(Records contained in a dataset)
======
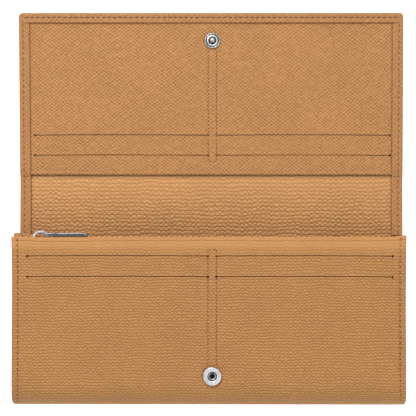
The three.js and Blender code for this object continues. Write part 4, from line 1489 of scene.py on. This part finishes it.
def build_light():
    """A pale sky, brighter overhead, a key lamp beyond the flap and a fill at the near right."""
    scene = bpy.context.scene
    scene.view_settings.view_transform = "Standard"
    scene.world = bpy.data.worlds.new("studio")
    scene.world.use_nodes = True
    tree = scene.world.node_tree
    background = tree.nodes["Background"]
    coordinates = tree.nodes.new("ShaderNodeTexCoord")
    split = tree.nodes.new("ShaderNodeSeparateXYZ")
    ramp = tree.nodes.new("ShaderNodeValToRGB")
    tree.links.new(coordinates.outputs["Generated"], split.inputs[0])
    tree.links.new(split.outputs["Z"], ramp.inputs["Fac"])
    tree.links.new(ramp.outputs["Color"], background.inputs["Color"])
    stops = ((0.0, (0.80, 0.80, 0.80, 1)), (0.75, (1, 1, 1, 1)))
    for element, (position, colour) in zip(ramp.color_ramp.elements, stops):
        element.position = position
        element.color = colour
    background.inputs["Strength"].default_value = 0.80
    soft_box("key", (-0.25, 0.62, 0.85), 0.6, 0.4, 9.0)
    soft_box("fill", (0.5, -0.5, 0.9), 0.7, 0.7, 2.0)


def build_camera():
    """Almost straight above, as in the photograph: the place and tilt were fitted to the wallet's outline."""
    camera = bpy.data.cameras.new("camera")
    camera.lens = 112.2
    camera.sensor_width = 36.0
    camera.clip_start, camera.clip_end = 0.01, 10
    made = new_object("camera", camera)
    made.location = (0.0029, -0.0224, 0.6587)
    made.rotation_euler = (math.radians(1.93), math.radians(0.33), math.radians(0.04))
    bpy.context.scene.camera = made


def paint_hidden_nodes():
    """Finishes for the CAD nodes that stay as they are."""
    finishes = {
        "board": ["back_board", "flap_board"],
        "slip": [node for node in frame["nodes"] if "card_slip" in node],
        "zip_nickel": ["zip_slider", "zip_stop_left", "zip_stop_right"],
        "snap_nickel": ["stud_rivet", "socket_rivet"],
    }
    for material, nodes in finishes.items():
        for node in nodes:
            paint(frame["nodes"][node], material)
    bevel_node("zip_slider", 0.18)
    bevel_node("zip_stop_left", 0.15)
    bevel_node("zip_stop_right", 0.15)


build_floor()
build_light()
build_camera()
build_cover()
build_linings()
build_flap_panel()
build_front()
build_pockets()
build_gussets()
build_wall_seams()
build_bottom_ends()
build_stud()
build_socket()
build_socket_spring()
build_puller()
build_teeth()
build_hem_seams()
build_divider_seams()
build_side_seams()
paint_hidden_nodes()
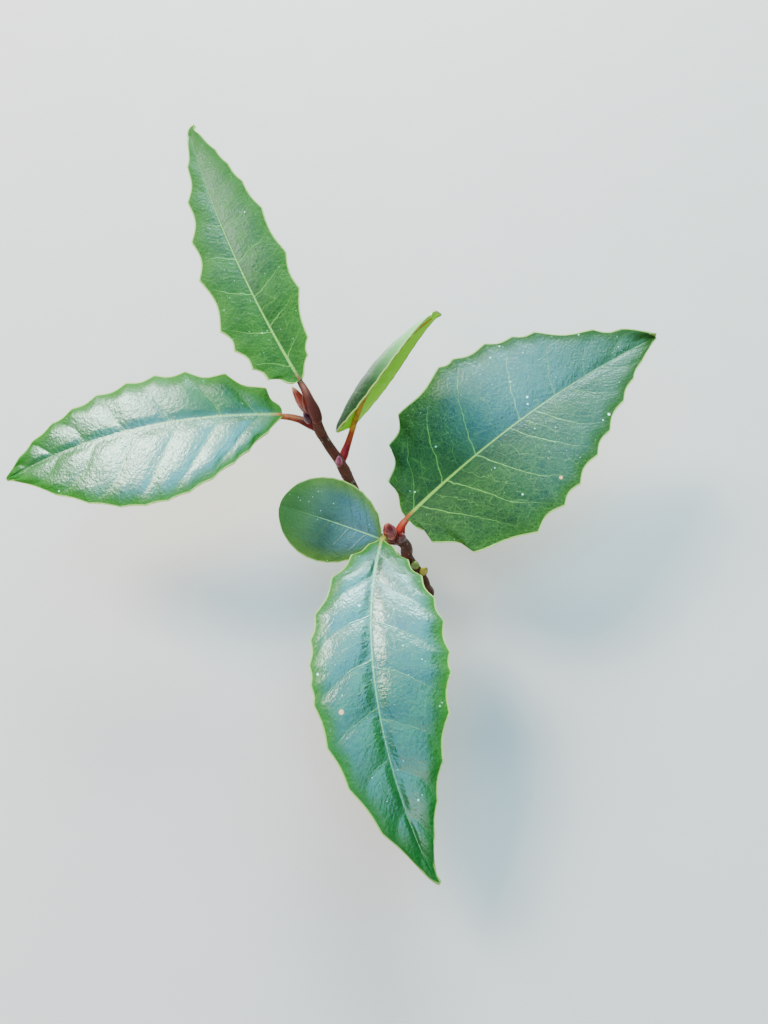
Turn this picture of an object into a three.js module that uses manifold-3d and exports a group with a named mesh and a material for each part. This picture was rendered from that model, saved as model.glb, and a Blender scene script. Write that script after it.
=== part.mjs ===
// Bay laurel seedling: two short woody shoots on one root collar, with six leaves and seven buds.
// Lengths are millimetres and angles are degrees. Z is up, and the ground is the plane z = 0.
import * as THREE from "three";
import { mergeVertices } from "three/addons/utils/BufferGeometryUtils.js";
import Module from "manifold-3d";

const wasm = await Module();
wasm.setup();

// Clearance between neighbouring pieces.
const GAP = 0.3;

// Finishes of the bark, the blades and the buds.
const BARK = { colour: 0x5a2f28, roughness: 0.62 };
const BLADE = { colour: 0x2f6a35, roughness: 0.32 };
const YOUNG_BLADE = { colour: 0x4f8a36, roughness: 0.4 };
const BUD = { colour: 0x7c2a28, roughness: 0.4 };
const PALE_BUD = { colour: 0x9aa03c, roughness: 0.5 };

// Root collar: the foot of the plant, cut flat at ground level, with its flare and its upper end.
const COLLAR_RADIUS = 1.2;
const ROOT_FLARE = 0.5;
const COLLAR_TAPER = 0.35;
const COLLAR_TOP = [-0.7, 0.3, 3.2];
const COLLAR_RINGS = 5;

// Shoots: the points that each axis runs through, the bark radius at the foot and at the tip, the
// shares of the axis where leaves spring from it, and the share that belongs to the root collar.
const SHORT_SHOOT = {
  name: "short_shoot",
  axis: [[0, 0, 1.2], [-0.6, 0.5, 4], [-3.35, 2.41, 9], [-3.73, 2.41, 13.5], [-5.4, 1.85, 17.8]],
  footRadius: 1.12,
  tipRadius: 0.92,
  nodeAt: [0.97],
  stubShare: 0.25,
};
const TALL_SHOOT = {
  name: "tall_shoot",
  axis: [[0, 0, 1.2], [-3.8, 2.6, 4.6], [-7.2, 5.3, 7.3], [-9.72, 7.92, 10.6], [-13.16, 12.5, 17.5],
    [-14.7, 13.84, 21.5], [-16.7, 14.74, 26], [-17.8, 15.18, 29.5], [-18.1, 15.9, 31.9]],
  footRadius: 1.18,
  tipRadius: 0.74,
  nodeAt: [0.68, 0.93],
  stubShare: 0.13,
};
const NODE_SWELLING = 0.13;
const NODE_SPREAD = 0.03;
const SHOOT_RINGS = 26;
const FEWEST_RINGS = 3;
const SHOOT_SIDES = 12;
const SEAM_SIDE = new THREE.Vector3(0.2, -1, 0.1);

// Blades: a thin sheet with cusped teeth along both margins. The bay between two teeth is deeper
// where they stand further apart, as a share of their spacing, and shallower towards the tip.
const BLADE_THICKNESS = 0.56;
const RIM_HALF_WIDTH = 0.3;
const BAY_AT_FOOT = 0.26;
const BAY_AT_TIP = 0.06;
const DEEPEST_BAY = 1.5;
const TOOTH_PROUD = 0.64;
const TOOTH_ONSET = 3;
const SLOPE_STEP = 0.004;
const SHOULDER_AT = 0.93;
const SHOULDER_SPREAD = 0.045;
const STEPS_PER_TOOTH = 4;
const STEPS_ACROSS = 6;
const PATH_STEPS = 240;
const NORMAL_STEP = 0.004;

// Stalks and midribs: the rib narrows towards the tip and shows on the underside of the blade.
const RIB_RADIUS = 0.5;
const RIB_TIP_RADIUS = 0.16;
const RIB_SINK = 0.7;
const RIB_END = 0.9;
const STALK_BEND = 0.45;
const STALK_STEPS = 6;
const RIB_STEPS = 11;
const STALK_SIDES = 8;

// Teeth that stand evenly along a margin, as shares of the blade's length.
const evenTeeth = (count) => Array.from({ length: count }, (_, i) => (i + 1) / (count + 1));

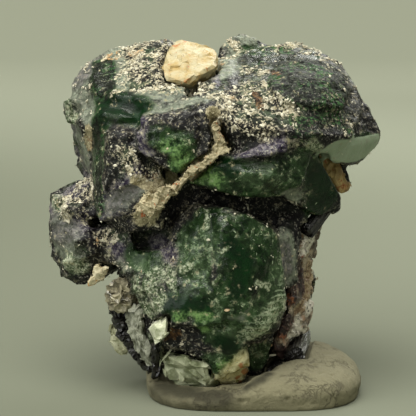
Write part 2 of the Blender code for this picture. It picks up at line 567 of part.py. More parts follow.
======
Quote every line of the records above, from the first down to the one holding "0.7, 0.7, 2.0)", exactly as written.

▶ **Task result**:
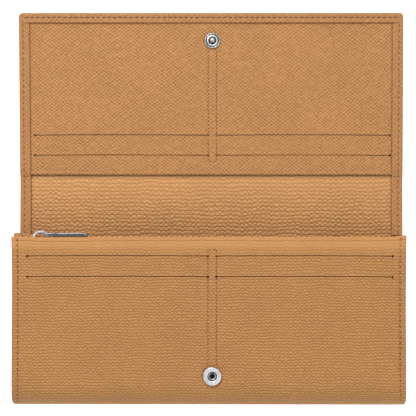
The three.js and Blender code for this object continues. Write part 4, from line 1489 of scene.py on. This part finishes it.
def build_light():
    """A pale sky, brighter overhead, a key lamp beyond the flap and a fill at the near right."""
    scene = bpy.context.scene
    scene.view_settings.view_transform = "Standard"
    scene.world = bpy.data.worlds.new("studio")
    scene.world.use_nodes = True
    tree = scene.world.node_tree
    background = tree.nodes["Background"]
    coordinates = tree.nodes.new("ShaderNodeTexCoord")
    split = tree.nodes.new("ShaderNodeSeparateXYZ")
    ramp = tree.nodes.new("ShaderNodeValToRGB")
    tree.links.new(coordinates.outputs["Generated"], split.inputs[0])
    tree.links.new(split.outputs["Z"], ramp.inputs["Fac"])
    tree.links.new(ramp.outputs["Color"], background.inputs["Color"])
    stops = ((0.0, (0.80, 0.80, 0.80, 1)), (0.75, (1, 1, 1, 1)))
    for element, (position, colour) in zip(ramp.color_ramp.elements, stops):
        element.position = position
        element.color = colour
    background.inputs["Strength"].default_value = 0.80
    soft_box("key", (-0.25, 0.62, 0.85), 0.6, 0.4, 9.0)
    soft_box("fill", (0.5, -0.5, 0.9), 0.7, 0.7, 2.0)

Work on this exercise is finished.